## [YOUR GOAL]
Copy exactly the lines of the records below, and only those lines, beginning with the line that contains "obj.parent = None" and ending with the line that contains "BOWL_DEPTH = (bowl_high.z - bowl_low.z) / MM".

── DATA TO PROCESS ──

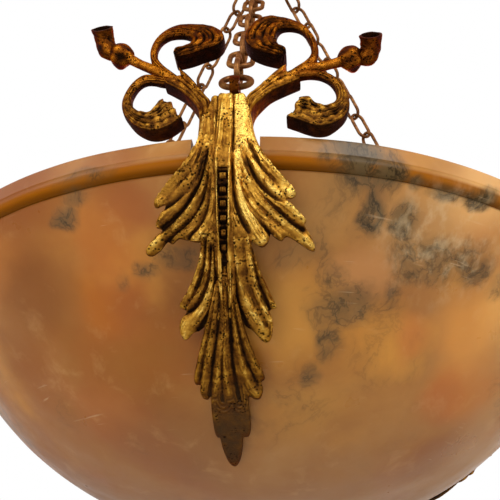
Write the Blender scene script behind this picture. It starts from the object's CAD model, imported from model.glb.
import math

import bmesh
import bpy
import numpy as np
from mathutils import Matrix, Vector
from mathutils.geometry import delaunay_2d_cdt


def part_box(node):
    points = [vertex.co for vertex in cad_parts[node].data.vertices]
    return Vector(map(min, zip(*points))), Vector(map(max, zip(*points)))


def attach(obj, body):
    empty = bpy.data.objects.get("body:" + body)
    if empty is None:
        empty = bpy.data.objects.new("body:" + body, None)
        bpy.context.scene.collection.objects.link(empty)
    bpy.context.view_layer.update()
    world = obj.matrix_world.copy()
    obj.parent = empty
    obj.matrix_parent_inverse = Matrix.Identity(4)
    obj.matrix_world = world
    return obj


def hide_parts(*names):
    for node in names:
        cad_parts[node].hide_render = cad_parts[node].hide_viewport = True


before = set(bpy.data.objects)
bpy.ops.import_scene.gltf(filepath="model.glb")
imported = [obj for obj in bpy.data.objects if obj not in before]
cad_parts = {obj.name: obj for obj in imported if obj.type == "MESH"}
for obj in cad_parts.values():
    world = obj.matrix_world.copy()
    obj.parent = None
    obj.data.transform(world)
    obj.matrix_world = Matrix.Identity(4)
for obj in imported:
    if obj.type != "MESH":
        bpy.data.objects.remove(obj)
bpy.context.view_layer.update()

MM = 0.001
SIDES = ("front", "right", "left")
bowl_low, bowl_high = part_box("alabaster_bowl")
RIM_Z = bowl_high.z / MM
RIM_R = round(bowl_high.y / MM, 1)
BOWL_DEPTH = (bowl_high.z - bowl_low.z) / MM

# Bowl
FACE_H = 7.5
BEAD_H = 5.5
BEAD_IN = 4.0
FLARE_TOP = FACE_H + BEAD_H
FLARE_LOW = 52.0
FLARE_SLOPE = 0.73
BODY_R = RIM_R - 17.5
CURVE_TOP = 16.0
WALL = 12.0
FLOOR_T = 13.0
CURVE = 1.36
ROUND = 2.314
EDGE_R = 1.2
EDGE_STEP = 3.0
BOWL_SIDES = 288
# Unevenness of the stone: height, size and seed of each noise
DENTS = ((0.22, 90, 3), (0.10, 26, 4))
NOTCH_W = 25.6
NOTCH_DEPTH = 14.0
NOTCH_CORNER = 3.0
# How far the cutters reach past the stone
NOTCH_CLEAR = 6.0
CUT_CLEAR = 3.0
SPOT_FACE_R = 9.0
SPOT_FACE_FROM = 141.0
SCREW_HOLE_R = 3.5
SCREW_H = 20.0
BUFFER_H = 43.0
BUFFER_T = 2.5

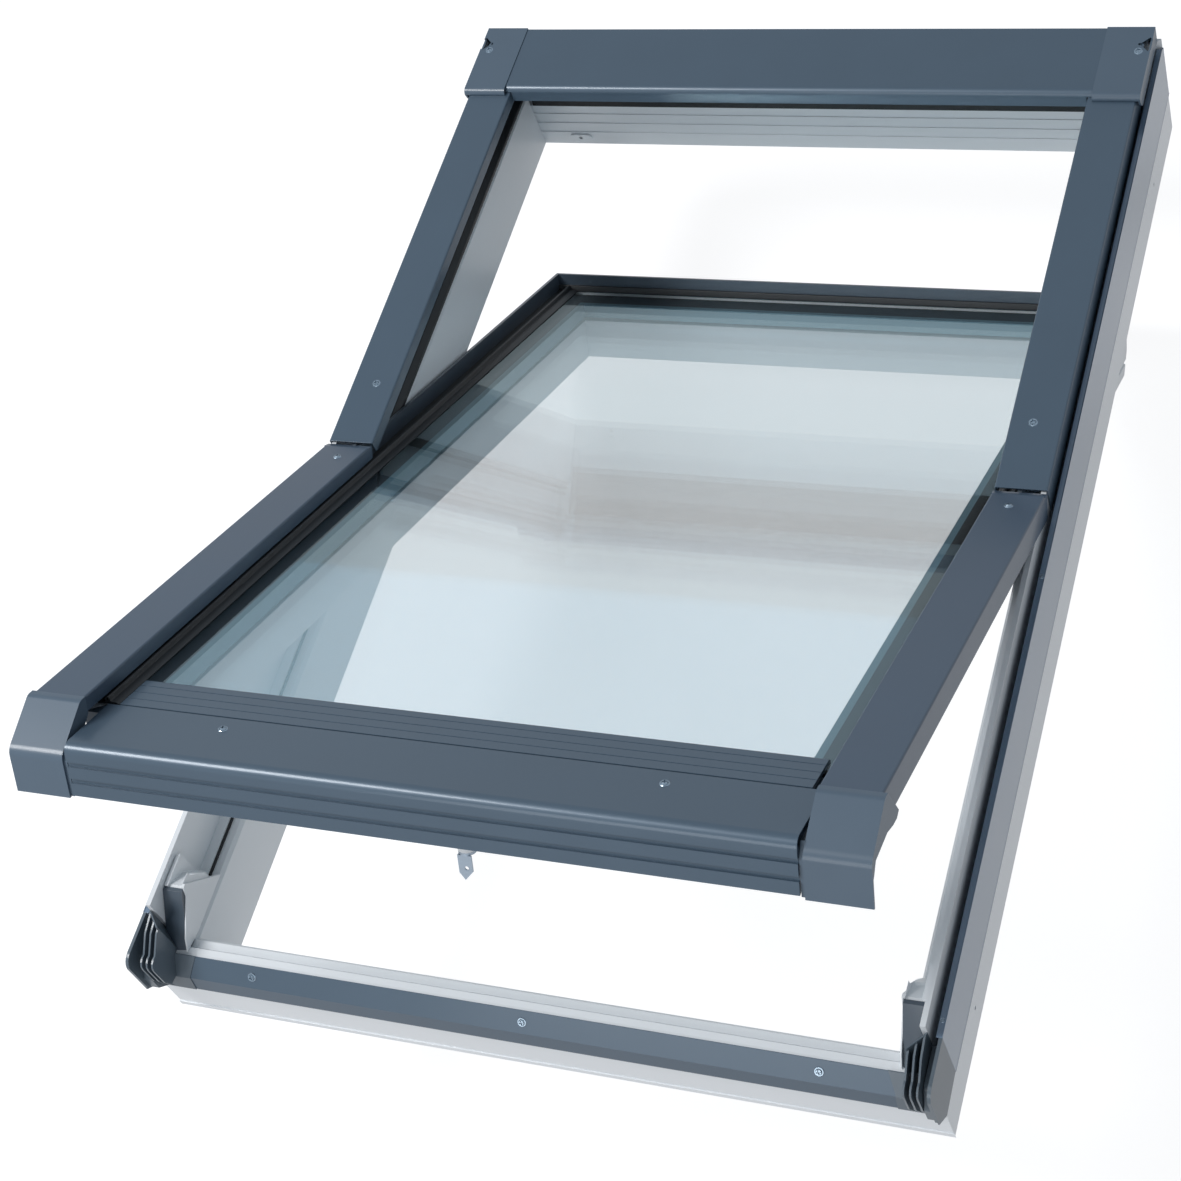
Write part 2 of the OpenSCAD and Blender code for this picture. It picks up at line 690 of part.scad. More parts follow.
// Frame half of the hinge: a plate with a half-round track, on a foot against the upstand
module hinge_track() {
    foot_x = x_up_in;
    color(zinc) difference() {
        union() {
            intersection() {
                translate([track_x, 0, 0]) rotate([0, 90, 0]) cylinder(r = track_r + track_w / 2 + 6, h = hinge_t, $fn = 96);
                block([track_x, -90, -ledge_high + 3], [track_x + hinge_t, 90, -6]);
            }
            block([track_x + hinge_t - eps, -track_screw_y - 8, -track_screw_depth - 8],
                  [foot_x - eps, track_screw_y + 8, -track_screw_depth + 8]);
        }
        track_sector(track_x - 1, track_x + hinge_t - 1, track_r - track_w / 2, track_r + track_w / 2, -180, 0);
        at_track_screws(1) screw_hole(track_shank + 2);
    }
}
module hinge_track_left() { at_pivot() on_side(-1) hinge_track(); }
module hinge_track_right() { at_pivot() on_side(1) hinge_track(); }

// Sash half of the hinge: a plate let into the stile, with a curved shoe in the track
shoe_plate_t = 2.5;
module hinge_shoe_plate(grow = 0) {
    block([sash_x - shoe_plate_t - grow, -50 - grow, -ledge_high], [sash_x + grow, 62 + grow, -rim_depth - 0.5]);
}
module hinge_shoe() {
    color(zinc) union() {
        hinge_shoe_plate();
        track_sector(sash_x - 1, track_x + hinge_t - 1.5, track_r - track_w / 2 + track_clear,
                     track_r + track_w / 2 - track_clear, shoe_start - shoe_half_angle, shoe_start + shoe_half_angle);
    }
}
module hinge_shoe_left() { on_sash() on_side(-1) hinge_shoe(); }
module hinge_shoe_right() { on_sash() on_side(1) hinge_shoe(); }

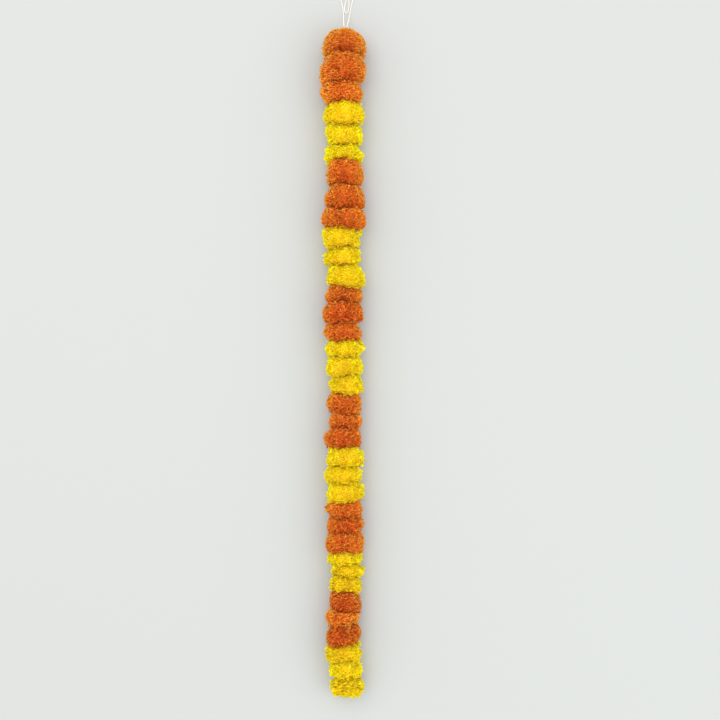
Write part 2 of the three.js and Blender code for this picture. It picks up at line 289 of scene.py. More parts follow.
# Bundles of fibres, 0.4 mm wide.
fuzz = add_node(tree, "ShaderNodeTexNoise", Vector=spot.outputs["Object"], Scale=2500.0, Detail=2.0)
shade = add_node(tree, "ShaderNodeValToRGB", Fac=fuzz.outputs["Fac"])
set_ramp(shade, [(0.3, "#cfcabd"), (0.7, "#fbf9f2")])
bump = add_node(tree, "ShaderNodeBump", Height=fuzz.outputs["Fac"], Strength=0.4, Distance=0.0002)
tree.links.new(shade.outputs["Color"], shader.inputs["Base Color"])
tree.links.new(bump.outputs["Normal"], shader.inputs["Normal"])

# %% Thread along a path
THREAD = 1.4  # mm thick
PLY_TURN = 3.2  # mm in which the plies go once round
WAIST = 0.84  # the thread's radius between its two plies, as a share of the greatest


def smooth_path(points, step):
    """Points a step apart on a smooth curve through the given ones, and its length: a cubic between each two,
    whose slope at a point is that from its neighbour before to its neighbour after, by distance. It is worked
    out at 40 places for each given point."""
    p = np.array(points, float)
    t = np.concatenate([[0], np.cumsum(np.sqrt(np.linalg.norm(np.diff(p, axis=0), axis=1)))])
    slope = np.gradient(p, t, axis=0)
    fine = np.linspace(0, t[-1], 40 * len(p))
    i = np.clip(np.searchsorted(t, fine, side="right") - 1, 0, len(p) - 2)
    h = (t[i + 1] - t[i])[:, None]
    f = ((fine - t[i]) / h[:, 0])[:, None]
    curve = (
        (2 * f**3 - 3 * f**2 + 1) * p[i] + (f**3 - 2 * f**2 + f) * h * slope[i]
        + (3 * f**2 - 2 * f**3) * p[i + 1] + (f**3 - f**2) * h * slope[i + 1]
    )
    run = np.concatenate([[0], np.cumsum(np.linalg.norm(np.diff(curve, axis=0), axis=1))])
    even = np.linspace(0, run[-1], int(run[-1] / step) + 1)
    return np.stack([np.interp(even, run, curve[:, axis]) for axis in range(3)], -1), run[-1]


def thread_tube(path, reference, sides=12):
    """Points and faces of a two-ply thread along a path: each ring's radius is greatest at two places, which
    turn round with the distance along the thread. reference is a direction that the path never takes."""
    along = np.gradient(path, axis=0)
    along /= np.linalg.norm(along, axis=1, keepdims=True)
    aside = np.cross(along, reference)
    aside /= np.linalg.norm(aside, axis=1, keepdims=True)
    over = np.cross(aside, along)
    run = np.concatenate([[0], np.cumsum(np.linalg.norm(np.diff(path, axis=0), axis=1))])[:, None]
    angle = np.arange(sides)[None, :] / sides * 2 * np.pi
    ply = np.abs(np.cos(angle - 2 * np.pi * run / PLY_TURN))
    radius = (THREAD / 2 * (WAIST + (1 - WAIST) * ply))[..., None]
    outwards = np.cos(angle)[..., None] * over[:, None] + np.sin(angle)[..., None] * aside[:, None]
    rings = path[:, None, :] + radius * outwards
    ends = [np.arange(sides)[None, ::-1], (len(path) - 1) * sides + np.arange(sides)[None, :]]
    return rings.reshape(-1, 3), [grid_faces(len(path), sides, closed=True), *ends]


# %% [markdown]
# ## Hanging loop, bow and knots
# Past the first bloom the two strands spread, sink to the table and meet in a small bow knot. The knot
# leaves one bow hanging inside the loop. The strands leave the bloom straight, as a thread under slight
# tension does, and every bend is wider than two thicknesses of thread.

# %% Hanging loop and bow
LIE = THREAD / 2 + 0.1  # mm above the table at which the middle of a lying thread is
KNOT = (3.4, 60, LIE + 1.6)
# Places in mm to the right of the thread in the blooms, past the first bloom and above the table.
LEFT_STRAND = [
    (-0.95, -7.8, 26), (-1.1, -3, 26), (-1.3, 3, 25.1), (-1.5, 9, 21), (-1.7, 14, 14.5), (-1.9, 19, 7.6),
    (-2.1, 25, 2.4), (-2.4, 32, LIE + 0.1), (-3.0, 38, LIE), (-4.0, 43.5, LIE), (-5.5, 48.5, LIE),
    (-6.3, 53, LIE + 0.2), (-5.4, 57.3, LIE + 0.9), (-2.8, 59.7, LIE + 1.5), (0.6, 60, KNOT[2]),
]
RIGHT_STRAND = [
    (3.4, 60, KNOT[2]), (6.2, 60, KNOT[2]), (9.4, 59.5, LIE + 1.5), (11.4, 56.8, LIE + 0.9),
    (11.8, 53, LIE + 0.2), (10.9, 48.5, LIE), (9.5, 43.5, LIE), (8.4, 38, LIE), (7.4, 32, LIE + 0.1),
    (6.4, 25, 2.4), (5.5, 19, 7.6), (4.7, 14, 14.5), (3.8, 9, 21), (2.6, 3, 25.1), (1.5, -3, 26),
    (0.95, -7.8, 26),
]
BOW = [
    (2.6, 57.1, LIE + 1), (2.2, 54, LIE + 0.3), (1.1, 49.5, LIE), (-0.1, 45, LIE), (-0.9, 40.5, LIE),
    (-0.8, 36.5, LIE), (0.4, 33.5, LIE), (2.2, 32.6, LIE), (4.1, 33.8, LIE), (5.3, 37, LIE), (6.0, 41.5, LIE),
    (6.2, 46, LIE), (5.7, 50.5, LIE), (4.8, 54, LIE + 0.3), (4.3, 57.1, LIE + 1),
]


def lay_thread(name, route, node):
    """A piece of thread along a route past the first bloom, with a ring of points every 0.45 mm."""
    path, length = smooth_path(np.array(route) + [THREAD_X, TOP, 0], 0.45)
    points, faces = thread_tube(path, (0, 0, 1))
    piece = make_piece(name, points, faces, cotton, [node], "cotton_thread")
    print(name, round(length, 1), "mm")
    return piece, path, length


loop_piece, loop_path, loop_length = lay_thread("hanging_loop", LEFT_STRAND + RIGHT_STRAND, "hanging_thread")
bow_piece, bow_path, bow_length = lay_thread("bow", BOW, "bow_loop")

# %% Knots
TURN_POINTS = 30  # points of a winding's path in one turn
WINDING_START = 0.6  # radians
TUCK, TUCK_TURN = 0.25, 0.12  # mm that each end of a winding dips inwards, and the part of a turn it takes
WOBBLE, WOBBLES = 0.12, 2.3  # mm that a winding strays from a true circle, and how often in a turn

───

## [RESULT OF THE TASK]
    obj.parent = None
    obj.data.transform(world)
    obj.matrix_world = Matrix.Identity(4)
for obj in imported:
    if obj.type != "MESH":
        bpy.data.objects.remove(obj)
bpy.context.view_layer.update()

MM = 0.001
SIDES = ("front", "right", "left")
bowl_low, bowl_high = part_box("alabaster_bowl")
RIM_Z = bowl_high.z / MM
RIM_R = round(bowl_high.y / MM, 1)
BOWL_DEPTH = (bowl_high.z - bowl_low.z) / MM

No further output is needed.